** Exercise directions **
Beneath this instruction is a block of data; output from it exactly the lines that run from the one containing "extrude(amount=-1.3, mode=Mode.SUBTRACT)" through the one containing "inch = 25.4 * mm", inclusive.

** Supplied material **
○ ○ ○
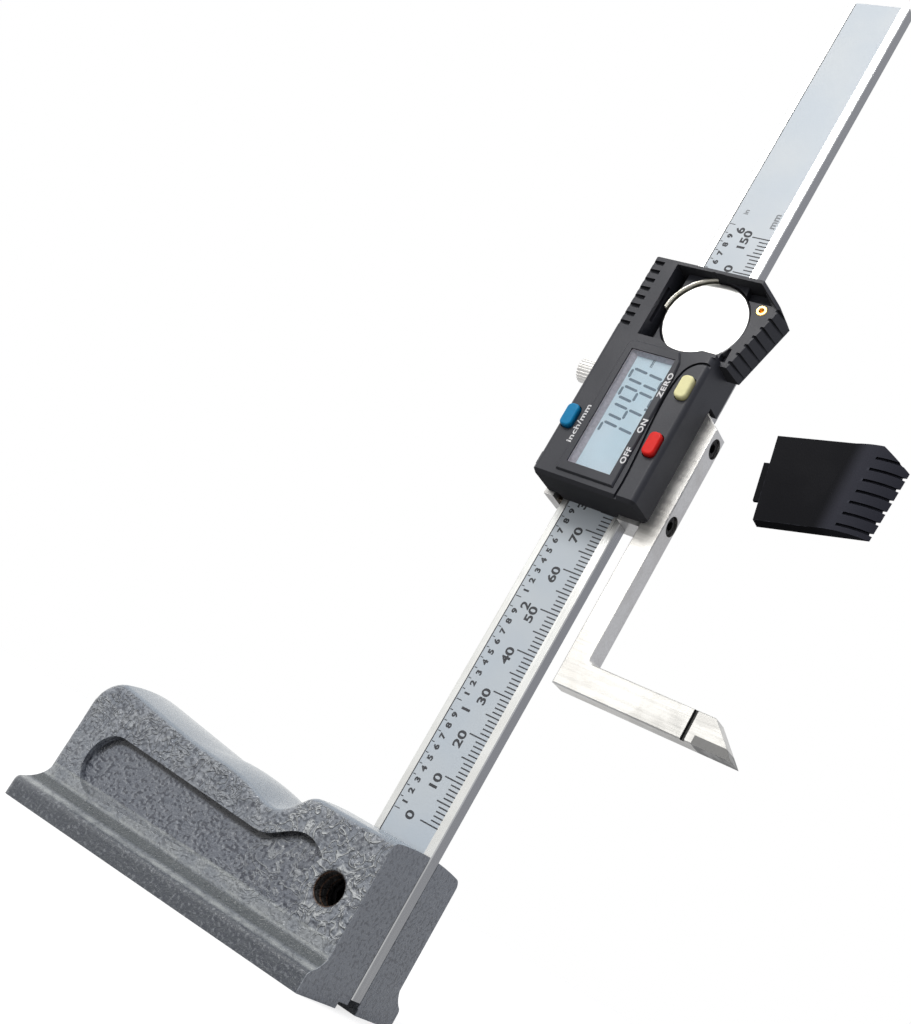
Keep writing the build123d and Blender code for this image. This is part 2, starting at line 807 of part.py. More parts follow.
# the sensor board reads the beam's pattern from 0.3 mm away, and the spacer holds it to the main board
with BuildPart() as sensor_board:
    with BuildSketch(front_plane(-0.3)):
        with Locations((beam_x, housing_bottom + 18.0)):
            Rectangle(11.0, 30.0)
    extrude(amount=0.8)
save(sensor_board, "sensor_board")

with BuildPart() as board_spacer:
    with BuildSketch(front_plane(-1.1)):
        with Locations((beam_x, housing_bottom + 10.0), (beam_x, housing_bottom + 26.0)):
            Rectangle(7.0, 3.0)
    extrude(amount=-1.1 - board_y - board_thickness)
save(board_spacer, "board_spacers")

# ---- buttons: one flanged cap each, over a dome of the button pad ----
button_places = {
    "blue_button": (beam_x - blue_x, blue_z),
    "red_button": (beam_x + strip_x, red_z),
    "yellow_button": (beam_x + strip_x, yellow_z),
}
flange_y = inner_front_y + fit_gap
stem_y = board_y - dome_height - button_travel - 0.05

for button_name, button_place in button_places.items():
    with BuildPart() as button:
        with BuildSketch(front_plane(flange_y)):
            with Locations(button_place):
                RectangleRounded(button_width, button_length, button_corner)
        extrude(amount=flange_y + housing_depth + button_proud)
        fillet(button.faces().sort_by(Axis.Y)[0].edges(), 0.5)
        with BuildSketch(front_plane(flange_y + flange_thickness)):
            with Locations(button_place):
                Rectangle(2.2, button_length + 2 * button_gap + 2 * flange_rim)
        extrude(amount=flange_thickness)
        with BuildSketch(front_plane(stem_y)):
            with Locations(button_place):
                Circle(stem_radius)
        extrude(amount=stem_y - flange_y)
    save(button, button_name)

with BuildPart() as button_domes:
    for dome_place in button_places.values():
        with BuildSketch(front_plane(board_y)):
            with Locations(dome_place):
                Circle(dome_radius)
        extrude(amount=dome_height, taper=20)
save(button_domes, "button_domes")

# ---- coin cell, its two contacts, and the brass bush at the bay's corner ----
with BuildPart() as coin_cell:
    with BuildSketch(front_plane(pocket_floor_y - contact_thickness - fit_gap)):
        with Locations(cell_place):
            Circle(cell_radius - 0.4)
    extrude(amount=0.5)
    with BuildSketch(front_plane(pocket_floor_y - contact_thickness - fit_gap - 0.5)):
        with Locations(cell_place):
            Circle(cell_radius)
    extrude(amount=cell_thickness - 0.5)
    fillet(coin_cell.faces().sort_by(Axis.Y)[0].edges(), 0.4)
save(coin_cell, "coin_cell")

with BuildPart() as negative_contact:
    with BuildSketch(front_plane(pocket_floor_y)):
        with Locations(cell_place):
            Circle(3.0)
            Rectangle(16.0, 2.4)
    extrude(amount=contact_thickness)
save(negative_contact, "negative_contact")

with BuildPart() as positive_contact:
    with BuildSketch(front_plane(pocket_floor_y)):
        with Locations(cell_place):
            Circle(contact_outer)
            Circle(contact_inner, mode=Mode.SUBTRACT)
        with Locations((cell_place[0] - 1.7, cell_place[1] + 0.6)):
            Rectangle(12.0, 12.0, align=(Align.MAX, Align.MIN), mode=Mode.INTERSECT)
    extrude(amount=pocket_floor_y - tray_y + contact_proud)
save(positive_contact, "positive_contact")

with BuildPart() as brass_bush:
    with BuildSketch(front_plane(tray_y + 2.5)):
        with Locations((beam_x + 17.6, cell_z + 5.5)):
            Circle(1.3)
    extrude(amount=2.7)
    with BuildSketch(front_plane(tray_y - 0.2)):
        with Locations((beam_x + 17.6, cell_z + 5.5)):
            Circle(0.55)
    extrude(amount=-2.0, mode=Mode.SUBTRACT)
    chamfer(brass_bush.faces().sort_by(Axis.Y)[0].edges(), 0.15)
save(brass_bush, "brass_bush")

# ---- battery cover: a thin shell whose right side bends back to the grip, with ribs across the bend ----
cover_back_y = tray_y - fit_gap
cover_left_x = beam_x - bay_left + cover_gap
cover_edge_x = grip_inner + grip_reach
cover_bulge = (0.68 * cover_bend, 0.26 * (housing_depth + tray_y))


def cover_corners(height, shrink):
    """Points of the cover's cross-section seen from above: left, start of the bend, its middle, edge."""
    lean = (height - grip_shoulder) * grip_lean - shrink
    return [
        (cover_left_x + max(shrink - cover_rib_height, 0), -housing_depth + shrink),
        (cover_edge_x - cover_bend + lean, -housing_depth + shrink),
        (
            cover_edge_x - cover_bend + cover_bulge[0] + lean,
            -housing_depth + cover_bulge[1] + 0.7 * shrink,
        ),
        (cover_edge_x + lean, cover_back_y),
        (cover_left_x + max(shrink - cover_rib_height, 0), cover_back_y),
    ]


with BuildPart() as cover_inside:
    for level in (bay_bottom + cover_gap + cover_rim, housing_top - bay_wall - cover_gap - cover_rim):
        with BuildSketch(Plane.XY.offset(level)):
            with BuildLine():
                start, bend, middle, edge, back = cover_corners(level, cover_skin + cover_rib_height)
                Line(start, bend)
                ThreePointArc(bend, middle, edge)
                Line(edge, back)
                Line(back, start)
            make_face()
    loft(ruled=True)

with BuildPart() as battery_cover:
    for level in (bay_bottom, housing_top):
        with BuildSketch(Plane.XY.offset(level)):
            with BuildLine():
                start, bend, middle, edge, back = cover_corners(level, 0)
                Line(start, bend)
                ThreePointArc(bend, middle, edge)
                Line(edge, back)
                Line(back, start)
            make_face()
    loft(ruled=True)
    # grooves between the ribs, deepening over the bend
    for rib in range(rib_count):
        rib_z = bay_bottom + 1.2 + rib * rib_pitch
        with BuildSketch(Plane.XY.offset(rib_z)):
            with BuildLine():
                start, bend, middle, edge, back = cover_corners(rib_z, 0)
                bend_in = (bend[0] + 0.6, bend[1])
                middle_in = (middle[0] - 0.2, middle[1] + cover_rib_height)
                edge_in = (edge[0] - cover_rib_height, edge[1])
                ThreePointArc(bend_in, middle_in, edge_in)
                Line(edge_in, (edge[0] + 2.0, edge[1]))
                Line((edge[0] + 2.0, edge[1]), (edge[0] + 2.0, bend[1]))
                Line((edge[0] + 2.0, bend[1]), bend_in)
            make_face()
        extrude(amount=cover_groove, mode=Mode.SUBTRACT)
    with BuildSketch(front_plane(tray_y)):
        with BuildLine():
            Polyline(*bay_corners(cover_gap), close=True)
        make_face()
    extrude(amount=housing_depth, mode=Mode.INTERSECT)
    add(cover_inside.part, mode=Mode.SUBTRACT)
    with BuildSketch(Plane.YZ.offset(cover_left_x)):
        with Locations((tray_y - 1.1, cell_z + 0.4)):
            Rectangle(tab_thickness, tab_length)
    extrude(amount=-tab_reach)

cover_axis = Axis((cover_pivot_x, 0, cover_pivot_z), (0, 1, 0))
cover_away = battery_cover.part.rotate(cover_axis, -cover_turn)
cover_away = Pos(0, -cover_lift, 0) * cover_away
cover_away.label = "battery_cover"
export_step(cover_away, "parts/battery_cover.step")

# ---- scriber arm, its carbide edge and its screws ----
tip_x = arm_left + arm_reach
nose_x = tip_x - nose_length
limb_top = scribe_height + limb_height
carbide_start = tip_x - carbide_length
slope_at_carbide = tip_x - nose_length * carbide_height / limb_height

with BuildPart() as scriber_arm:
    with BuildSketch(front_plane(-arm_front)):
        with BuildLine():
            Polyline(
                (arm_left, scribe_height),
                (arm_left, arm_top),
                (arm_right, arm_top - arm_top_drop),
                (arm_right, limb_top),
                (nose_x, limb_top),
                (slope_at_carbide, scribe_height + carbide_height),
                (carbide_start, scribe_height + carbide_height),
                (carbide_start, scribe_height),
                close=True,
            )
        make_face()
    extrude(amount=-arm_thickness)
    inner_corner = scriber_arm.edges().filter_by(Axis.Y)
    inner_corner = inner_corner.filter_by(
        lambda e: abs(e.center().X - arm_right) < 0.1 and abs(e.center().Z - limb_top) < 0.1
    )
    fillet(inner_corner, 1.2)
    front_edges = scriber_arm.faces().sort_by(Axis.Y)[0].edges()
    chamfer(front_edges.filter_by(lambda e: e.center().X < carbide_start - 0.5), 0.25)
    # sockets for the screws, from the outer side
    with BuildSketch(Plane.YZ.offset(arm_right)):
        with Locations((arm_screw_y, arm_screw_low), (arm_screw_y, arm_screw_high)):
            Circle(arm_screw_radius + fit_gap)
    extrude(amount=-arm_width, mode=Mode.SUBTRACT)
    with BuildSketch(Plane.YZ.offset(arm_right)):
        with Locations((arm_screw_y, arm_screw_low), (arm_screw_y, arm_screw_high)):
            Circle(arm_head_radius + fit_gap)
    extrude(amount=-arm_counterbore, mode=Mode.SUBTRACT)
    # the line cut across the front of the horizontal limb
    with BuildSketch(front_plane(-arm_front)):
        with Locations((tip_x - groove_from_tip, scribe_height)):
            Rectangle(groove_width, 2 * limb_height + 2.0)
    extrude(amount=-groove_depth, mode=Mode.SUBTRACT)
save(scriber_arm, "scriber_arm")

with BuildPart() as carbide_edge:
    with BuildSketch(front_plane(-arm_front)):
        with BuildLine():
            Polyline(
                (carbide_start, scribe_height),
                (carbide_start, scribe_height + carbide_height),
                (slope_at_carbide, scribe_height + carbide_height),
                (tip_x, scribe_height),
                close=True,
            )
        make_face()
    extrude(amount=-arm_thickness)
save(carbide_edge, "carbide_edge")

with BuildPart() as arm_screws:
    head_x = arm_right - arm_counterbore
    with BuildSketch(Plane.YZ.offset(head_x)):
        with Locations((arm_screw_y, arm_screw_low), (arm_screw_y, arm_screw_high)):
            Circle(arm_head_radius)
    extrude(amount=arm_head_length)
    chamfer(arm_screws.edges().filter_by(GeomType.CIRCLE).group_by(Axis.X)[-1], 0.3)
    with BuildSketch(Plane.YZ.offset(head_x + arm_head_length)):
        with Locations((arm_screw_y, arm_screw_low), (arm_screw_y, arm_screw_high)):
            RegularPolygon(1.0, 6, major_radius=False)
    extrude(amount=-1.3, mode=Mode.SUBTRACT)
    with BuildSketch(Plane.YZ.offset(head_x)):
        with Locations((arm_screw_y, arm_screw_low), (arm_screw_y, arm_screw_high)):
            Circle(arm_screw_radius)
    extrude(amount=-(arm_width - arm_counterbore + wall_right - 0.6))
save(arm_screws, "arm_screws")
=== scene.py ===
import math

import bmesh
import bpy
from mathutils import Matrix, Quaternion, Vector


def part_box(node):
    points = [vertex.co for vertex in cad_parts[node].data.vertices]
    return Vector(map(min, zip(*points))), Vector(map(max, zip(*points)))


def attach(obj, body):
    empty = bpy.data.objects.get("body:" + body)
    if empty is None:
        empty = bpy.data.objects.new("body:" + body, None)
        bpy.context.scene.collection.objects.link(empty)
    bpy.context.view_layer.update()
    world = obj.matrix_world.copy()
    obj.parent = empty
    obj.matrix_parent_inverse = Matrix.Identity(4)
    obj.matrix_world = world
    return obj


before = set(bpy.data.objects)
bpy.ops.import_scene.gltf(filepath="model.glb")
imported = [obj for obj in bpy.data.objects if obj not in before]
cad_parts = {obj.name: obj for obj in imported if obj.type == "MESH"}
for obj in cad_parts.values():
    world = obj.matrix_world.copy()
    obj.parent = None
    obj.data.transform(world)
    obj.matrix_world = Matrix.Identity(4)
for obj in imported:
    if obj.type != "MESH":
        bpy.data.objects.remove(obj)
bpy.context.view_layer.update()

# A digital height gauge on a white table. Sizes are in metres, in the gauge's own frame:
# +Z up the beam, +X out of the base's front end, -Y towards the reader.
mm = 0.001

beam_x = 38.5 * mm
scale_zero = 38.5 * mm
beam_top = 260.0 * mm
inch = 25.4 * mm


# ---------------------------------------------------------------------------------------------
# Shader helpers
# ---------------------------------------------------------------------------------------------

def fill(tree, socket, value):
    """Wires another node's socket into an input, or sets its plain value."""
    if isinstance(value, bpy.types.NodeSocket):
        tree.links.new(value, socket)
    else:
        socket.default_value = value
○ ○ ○
** In response **
    extrude(amount=-1.3, mode=Mode.SUBTRACT)
    with BuildSketch(Plane.YZ.offset(head_x)):
        with Locations((arm_screw_y, arm_screw_low), (arm_screw_y, arm_screw_high)):
            Circle(arm_screw_radius)
    extrude(amount=-(arm_width - arm_counterbore + wall_right - 0.6))
save(arm_screws, "arm_screws")
=== scene.py ===
import math

import bmesh
import bpy
from mathutils import Matrix, Quaternion, Vector


def part_box(node):
    points = [vertex.co for vertex in cad_parts[node].data.vertices]
    return Vector(map(min, zip(*points))), Vector(map(max, zip(*points)))


def attach(obj, body):
    empty = bpy.data.objects.get("body:" + body)
    if empty is None:
        empty = bpy.data.objects.new("body:" + body, None)
        bpy.context.scene.collection.objects.link(empty)
    bpy.context.view_layer.update()
    world = obj.matrix_world.copy()
    obj.parent = empty
    obj.matrix_parent_inverse = Matrix.Identity(4)
    obj.matrix_world = world
    return obj


before = set(bpy.data.objects)
bpy.ops.import_scene.gltf(filepath="model.glb")
imported = [obj for obj in bpy.data.objects if obj not in before]
cad_parts = {obj.name: obj for obj in imported if obj.type == "MESH"}
for obj in cad_parts.values():
    world = obj.matrix_world.copy()
    obj.parent = None
    obj.data.transform(world)
    obj.matrix_world = Matrix.Identity(4)
for obj in imported:
    if obj.type != "MESH":
        bpy.data.objects.remove(obj)
bpy.context.view_layer.update()

# A digital height gauge on a white table. Sizes are in metres, in the gauge's own frame:
# +Z up the beam, +X out of the base's front end, -Y towards the reader.
mm = 0.001

beam_x = 38.5 * mm
scale_zero = 38.5 * mm
beam_top = 260.0 * mm
inch = 25.4 * mm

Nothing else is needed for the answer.